Long Short Term Memory Neural Networks or LSTM Neural Network is a commonly used Recurrent Neural Network model that is most commonly used in tasks like speech recognition, music generation etc. Lets take a deep dive into what Recurrent Neural Networks are and why we need and use LSTMs.

Long Short Term Memory Neural Networks

Recurrent Neural Networks and Why LSTMs?

Recurrent Neural Networks are those Neural Networks that we use to process information that require us to keep informed of previous information. In simpler words, when we want a model to perform a certain category of tasks like speech recognition, music generation, machine translation, sentiment classification, etc, all of which invloves keeping track of previous information (like keeping track of all the words while processing a sentence during machine translation), a normal Neural Network cannot do this, while a Recurrent Neural Network, which keeps a track of the past information in it’s internal state addresses this issue.

Recurrent Neural Network - Unrolled
RNN

The above diagram is that of a basic Recurrent Neural Network, the chained structure is appropriate for modeling sequences and using this structure for Neural Networks have proven to work for the above mentioned applications. LSTMs come into play when a certain problem occurs within RNNs itself.

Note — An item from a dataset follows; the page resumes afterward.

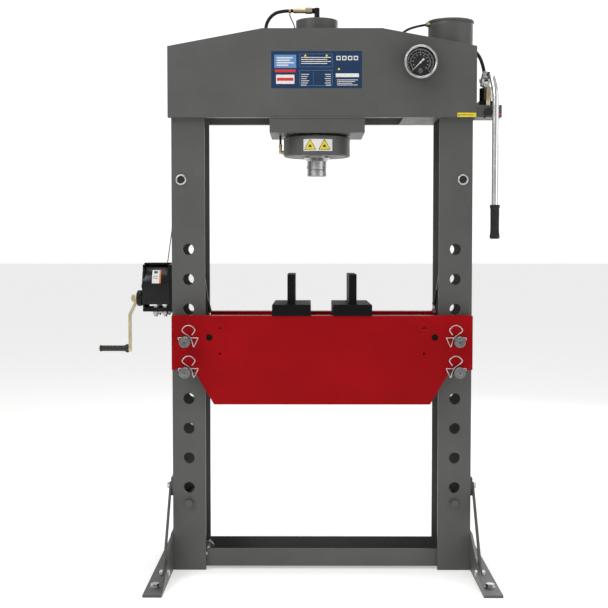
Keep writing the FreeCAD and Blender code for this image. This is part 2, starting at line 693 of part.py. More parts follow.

Problem of Vanishing Gradients due to Long Term Dependencies

Consider the following small sentence: She was riding her cycle . Predicting the word ‘her’ using RNNs is relatively easy since it just has to process the immediate words next to it, but predicting some sort of information that requires some sort of context from earlier, for example, mentioning I am from France in the beginning of a paragraph, but having to predict the language that was spoken much later in the text. Here, as the gap between relevant information grows, it becomes difficult for RNNs to connect both information to make a valid prediction. This happens because while calculating gradients for the weights during backpropagation, the values from one end of the sequence may find it difficult to influence that in other ends of the sequence which may or may not play an important role in prediction. This is the case in normal RNNs, where ‘long range dependencies’ are not really supported.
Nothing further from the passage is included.